Dataset content:
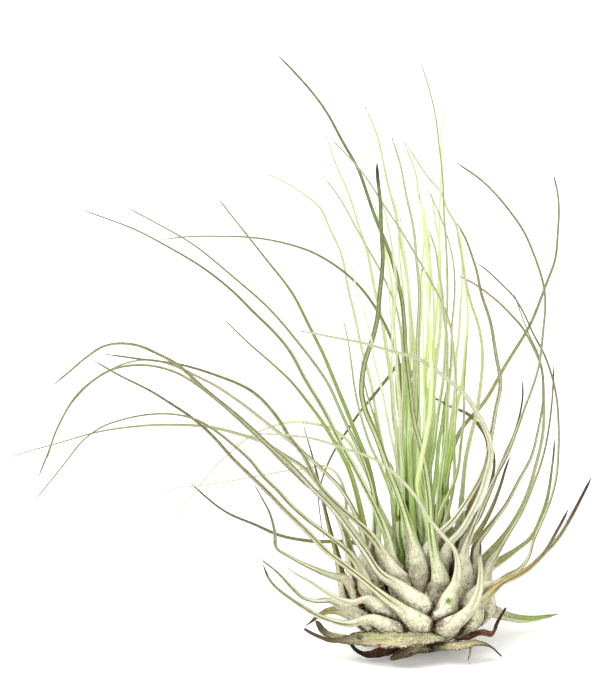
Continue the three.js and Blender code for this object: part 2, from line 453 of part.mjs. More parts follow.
function closePairs(leaves) {
  const half = (k) => (BLADE_WIDTH + (TIP_WIDTH - BLADE_WIDTH) * shareAt(k)) / 2;
  const inBlade = (leaf, k) => shareAt(k) >= leaf.seatShare;
  const near = [];
  for (let i = 0; i < leaves.length; i++) {
    for (let j = i + 1; j < leaves.length; j++) {
      if (leaves[i].head && leaves[i].head === leaves[j].head) continue;
      for (let a = 0; a < SAMPLES; a++) {
        if (!inBlade(leaves[i], a)) continue;
        const [u, v] = leaves[i].line[a];
        for (let b = 0; b < SAMPLES; b++) {
          if (!inBlade(leaves[j], b)) continue;
          const need = half(a) + half(b) + BLADE_CLEARANCE;
          const apart = Math.hypot(u - leaves[j].line[b][0], v - leaves[j].line[b][1]);
          if (apart < need + LOOK_AROUND) {
            near.push({ one: { leaf: i, k: a }, other: { leaf: j, k: b }, need });
          }
        }
      }
    }
  }
  return near;
}

// ---- solids ----
// A section has five corners round the centre line: one edge, the two corners of the rounded back,
// the other edge, and the bottom of the channel inside.
const CORNERS = 5;
const BACK_HALF = 0.42; // half width of the back, as a share of the half width
const EDGE_RISE = 0.7;
const CHANNEL_DROP = 0.75;

function section(halfWidth, halfHeight, channel) {
  return [
    [-halfWidth, halfHeight * EDGE_RISE * channel],
    [-halfWidth * BACK_HALF, -halfHeight],
    [halfWidth * BACK_HALF, -halfHeight],
    [halfWidth, halfHeight * EDGE_RISE * channel],
    [0, halfHeight * (1 - CHANNEL_DROP * channel)],
  ];
}

// Closed loft of sections along a centre line. marks are the places of the sections, and sizes(s) gives
// the half width, half height and channel depth at the place s. grow widens the loft all round.
const TANGENT_REACH = 1.2; // distance each way over which the direction is measured

function loft(points, inward, marks, sizes, grow) {
  const runs = runningLengths(points);
  const total = runs.at(-1);
  const pointAt = (s) => {
    const at = THREE.MathUtils.clamp(s, 0, total);
    return new THREE.Vector3(...[0, 1, 2].map((n) => along(runs, points.map((p) => p[n]), at)));
  };
  const positions = [];
  const normal = inward.clone();
  marks.forEach((s, k) => {
    const here = pointAt(s);
    const tangent = pointAt(s + TANGENT_REACH).sub(pointAt(s - TANGENT_REACH)).normalize();
    normal.addScaledVector(tangent, -normal.dot(tangent)).normalize();
    const side = tangent.clone().cross(normal);
    if (k === 0) here.addScaledVector(tangent, -grow);
    if (k === marks.length - 1) here.addScaledVector(tangent, grow);
    const [halfWidth, halfHeight, channel] = sizes(s);
    for (const [across, out] of section(halfWidth + grow, halfHeight + grow, channel)) {
      positions.push(...here.clone().addScaledVector(side, across).addScaledVector(normal, out));
    }
  });
  const index = [];
  const last = marks.length - 1;
  for (let k = 0; k < last; k++) {
    for (let c = 0; c < CORNERS; c++) {
      const a = k * CORNERS + c;
      const b = k * CORNERS + ((c + 1) % CORNERS);
      index.push(a, b + CORNERS, b, a, a + CORNERS, b + CORNERS);
    }
  }
  const end = last * CORNERS;
  for (const [a, b, c] of [[0, 4, 1], [1, 4, 2], [2, 4, 3]]) {
    index.push(c, b, a, end + a, end + b, end + c);
  }
  const geometry = new THREE.BufferGeometry();
  geometry.setAttribute("position", new THREE.Float32BufferAttribute(positions, 3));
  geometry.setIndex(index);
  return solid(geometry);
}

function solid(geometry) {
  const bare = new THREE.BufferGeometry();
  bare.setAttribute("position", geometry.getAttribute("position"));
  bare.setIndex(geometry.index);
  const merged = mergeVertices(bare);
  return new wasm.Manifold(new wasm.Mesh({
    numProp: 3,
    vertProperties: new Float32Array(merged.getAttribute("position").array),
    triVerts: new Uint32Array(merged.index.array),
  }));
}

// Places of the sections along a blade from its start to its tip, closer together where it bends.
function bladeMarks(points, start) {
  const runs = runningLengths(points);
  const effort = [0];
  for (let i = 1; i < points.length; i++) {
    const step = new THREE.Vector3(...points[i]).sub(new THREE.Vector3(...points[i - 1]));
    const before = new THREE.Vector3(...points[i - 1]).sub(new THREE.Vector3(...points[Math.max(0, i - 2)]));
    const turn = i > 1 ? step.angleTo(before) : 0;
    const inBlade = runs[i] > start;
    effort.push(effort[i - 1] + (inBlade ? step.length() + BEND_WEIGHT * turn : 0));
  }
  const count = Math.max(2, Math.round(effort.at(-1) / STATION_PITCH));
  const firstOfBlade = runs.findIndex((run) => run > start) - 1;
  const places = runs.slice(firstOfBlade);
  const efforts = effort.slice(firstOfBlade);
  const marks = [];
  for (let k = 1; k <= count; k++) {
    marks.push(Math.max(start + 1, along(efforts, places, (effort.at(-1) * k) / count)));
  }
  return marks;
}

function leafSolid(leaf, grow) {
  const points = leaf.line.map((point) => intoObject(point).toArray());
  const runs = runningLengths(points);
  const total = runs.at(-1);
  const seat = runs[Math.round(leaf.seatShare * (SAMPLES - 1))];
  const width = (leaf.head ? HEART_SHEATH_WIDTH : SHEATH_WIDTH) * leaf.fullness;
  const thickness = (leaf.head ? HEART_SHEATH_THICKNESS : SHEATH_THICKNESS) * leaf.fullness;
  const start = Math.min(seat + (leaf.head ? HEART_SHEATH_TAPER : SHEATH_TAPER), total - BLADE_LEAST);
  const places = [0, seat * BELLY_RUN, seat, seat + (start - seat) * NECK_RUN, start, total];
  const widths = [...SHEATH_WIDTHS.map((share) => share * width), BLADE_WIDTH, TIP_WIDTH];
  const heights = [...SHEATH_THICKNESSES.map((share) => share * thickness), BLADE_THICKNESS, TIP_THICKNESS];
  const sizes = (s) => [
    along(places, widths, s) / 2,
    along(places, heights, s) / 2,
    along([0, seat, start, total], CHANNEL_DEPTHS, s),
  ];
  const marks = [...places.slice(0, -1), ...bladeMarks(points, start)];
  const inward = new THREE.Vector3(-points[0][0], -points[0][1], 0).normalize().setZ(CHANNEL_RISE);
  return loft(points, inward, marks, sizes, grow);
}

const evenly = (total, count) => Array.from({ length: count }, (_, k) => (total * k) / (count - 1));

function deadLeafSolid(route, halfWidths, face, grow) {
  const points = throughPoints(route, SAMPLES);
  const total = runningLengths(points).at(-1);
  const marks = evenly(total, route.length + DEAD_LEAF_EXTRA_SECTIONS);
  const places = evenly(total, halfWidths.length);
  const sizes = (s) => [along(places, halfWidths, s), DEAD_LEAF_THICKNESS / 2, DEAD_LEAF_CHANNEL];
  return loft(points, new THREE.Vector3(...face), marks, sizes, grow);
}

function rootSolid(grow) {
  const points = throughPoints(ROOT_ROUTE, SAMPLES);
  const marks = evenly(runningLengths(points).at(-1), ROOT_SECTIONS);
  return loft(points, new THREE.Vector3(...UP), marks, () => [ROOT_RADIUS, ROOT_RADIUS, 0], grow);
}

function stemSolid(grow) {
  const [[footRadius]] = STEM_PROFILE;
  const [topRadius, height] = STEM_PROFILE.at(-1);
  const outline = [
    [0, -grow],
    [footRadius + grow, -grow],
    ...STEM_PROFILE.slice(1, -1).map(([radius, z]) => [radius + grow, z]),
    [topRadius + grow, height + grow],
    [0, height + grow],
  ];
  const lathe = new THREE.LatheGeometry(outline.map(([r, z]) => new THREE.Vector2(r, z)), STEM_SIDES);
  return solid(lathe.rotateX(Math.PI / 2));
}

// Everything over the ground, as a block large enough for the whole plant.
function overGround() {
  const side = 400;
  const block = new THREE.BoxGeometry(side, side, side);
  return solid(block.translate(0, 0, side / 2));
}

// ---- the pieces, from the outside of the bulb to its heart ----
const leaves = LEAVES.map((row, order) => centreLine(row, order, null));
const frontHeart = HEART_FRONT.map((row, order) => centreLine(row, order, "front"));
const backHeart = HEART_BACK.map((row, order) => centreLine(row, order, "back"));
bendClear([...leaves, ...frontHeart, ...backHeart]);

const joined = (members, grow) =>
  members.map((leaf) => leafSolid(leaf, grow)).reduce((all, blade) => all.add(blade));
const pieces = [
  { name: "stem", look: STEM_BARK, make: stemSolid },
  ...leaves.map((leaf) => ({ name: leaf.name, look: leaf.look, make: (grow) => leafSolid(leaf, grow) })),
  ...DEAD_LEAVES.map(([name, look, ...shape]) =>
    ({ name, look, make: (grow) => deadLeafSolid(...shape, grow) })),
  { name: "root", look: DEAD, make: rootSolid },
  { name: "heart_leaves_front", look: LIME, make: (grow) => joined(frontHeart, grow) },
  { name: "heart_leaves_back", look: GREEN, make: (grow) => joined(backHeart, grow) },
];

// Each piece gives way to those before it: it is hollowed by their shapes grown by the gap.
const boxesMeet = (a, b) => [0, 1, 2].every((n) => a.min[n] < b.max[n] && b.min[n] < a.max[n]);
const largest = (body) => body.decompose().sort((a, b) => b.volume() - a.volume())[0];

function carve(piece, placed, ground) {
  let body = piece.make(0).intersect(ground);
  for (const grown of placed) {
    if (boxesMeet(body.boundingBox(), grown.boundingBox())) body = body.subtract(grown);
  }
  return largest(body);
}

function meshOf(name, look, body) {
  const { vertProperties, triVerts } = body.getMesh();
  const indexed = new THREE.BufferGeometry();
  indexed.setAttribute("position", new THREE.Float32BufferAttribute(vertProperties, 3));
  indexed.setIndex(new THREE.Uint32BufferAttribute(triVerts, 1));
  const faceted = indexed.toNonIndexed();
  faceted.computeVertexNormals();
  const material = new THREE.MeshStandardMaterial({
    color: look.colour,
    roughness: look.roughness,
    metalness: 0,
  });
  const mesh = new THREE.Mesh(faceted, material);
  mesh.name = name;
  return mesh;
}

const group = new THREE.Group();
const ground = overGround();
const placed = [];
for (const piece of pieces) {
  group.add(meshOf(piece.name, piece.look, carve(piece, placed, ground)));
  placed.push(piece.make(GAP));
}

export default group;
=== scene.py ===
# An air plant that stands on its own base: a short stem in a bulb of swollen sheaths, and from each
# sheath one thread-like channelled leaf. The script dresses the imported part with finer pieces, built in
# millimetres in the part's own frame.
import math
import bpy
import numpy as np
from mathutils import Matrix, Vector


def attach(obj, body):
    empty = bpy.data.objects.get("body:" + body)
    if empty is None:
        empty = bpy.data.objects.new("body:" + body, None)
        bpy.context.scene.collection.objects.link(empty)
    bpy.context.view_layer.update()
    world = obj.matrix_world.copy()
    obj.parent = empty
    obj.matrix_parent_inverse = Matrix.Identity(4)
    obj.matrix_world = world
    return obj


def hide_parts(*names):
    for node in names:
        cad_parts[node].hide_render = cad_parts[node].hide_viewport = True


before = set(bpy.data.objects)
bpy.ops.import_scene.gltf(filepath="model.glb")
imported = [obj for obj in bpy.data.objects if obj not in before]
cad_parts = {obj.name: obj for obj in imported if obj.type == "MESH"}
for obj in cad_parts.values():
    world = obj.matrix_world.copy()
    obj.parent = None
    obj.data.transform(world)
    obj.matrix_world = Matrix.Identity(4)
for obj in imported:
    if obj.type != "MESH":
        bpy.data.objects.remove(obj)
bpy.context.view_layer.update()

# ---- stem ----
# The plant's short woody axis, brown and fibrous, ringed by the scars of the leaves that it has shed.
# It has grown up through the bulb, and the plant rests on its cut foot.
MILLIMETRE = 0.001
STEM_PROFILE = [(8.5, 0), (8.5, 1.2), (6.7, 3.4), (5.2, 9), (3.6, 17), (2.2, 24)]  # radius, height
STEM_RINGS = 60
STEM_CORNERS = 84
SCAR_PITCH = 1.5
SCAR_DEPTH = 0.16
SCAR_WAVE = 0.9  # how far a scar rises and falls on its way round the stem
FIBRES = 19  # ridges round the stem
FIBRE_DEPTH = 0.1
FIBRE_WAVE = 1.3
BARK = "#6d5840"
BARK_CREVICE = "#2e2117"
BARK_RIDGE = "#a08a68"
CREVICE_BAND = (0.35, 0.6)  # of the noise that draws the fibres, and of the one that draws the scars
RIDGE_BAND = (0.52, 0.7)


def ring_faces(stations, corners, first=0):
    """Quads between rings of points, and one face over each end; first is the number of the first point."""
    start = np.arange(stations - 1)[:, None] * corners
    here = np.arange(corners)[None, :]
    after = (here + 1) % corners
    quads = np.stack([start + here, start + after, start + corners + after, start + corners + here], -1)
    faces = (quads.reshape(-1, 4) + first).tolist()
    faces.append([first + k for k in reversed(range(corners))])
    faces.append([first + (stations - 1) * corners + k for k in range(corners)])
    return faces


def surface(name, points, faces, finishes, measures, finish_of_face=None):
    """Smooth closed mesh of points in mm; measures are numbers kept for each point for the finish."""
    mesh = bpy.data.meshes.new(name)
    mesh.from_pydata((points * MILLIMETRE).tolist(), [], faces)
    if enclosed(points, faces) < 0:
        mesh.flip_normals()
    for label, values in measures.items():
        values = np.asarray(values, np.float32)
        if values.ndim > 1 and values.shape[-1] == 3:
            mesh.attributes.new(label, "FLOAT_VECTOR", "POINT").data.foreach_set("vector", values.ravel())
        else:
            mesh.attributes.new(label, "FLOAT", "POINT").data.foreach_set("value", values.ravel())
    mesh.polygons.foreach_set("use_smooth", [True] * len(mesh.polygons))
    for finish in finishes:
        mesh.materials.append(finish)
    if finish_of_face is not None:
        mesh.polygons.foreach_set("material_index", finish_of_face)
    return new_object(name, mesh)


def new_object(name, data):
    made = bpy.data.objects.new(name, data)
    bpy.context.scene.collection.objects.link(made)
    return made


def enclosed(points, faces):
    """Rough measure of the volume inside the faces, negative where they face inwards."""
    a, b, c = np.array([[face[0], face[i], face[i + 1]] for face in faces for i in (1, len(face) - 2)]).T
    return float(np.einsum("ij,ij->i", points[a], np.cross(points[b], points[c])).sum())


def fit(piece, slot, *nodes):
    """The piece stands for those nodes of the part, which are hidden, and moves with the one body; slot is
    not used.
    """
    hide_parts(*nodes)
    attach(piece, "root")


def colour(code):
    """Linear colour of a paint code such as "#6d5840"."""
    shares = [int(code[i:i + 2], 16) / 255 for i in (1, 3, 5)]
    linear = [c / 12.92 if c <= 0.04045 else ((c + 0.055) / 1.055) ** 2.4 for c in shares]
    return (*linear, 1.0)


def new_finish(name, roughness):
    """A new material and its shader."""
    finish = bpy.data.materials.new(name)
    finish.use_nodes = True
    shader = finish.node_tree.nodes["Principled BSDF"]
    shader.inputs["Roughness"].default_value = roughness
    return finish, shader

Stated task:
Starting at the line that contains "const group = new THREE.Group();" and stopping at the line that contains "before = set(bpy.data.objects)", transcribe the lines exactly; both boundary lines are to be included.

Exercise answer:
const group = new THREE.Group();
const ground = overGround();
const placed = [];
for (const piece of pieces) {
  group.add(meshOf(piece.name, piece.look, carve(piece, placed, ground)));
  placed.push(piece.make(GAP));
}

export default group;
=== scene.py ===
# An air plant that stands on its own base: a short stem in a bulb of swollen sheaths, and from each
# sheath one thread-like channelled leaf. The script dresses the imported part with finer pieces, built in
# millimetres in the part's own frame.
import math
import bpy
import numpy as np
from mathutils import Matrix, Vector


def attach(obj, body):
    empty = bpy.data.objects.get("body:" + body)
    if empty is None:
        empty = bpy.data.objects.new("body:" + body, None)
        bpy.context.scene.collection.objects.link(empty)
    bpy.context.view_layer.update()
    world = obj.matrix_world.copy()
    obj.parent = empty
    obj.matrix_parent_inverse = Matrix.Identity(4)
    obj.matrix_world = world
    return obj


def hide_parts(*names):
    for node in names:
        cad_parts[node].hide_render = cad_parts[node].hide_viewport = True


before = set(bpy.data.objects)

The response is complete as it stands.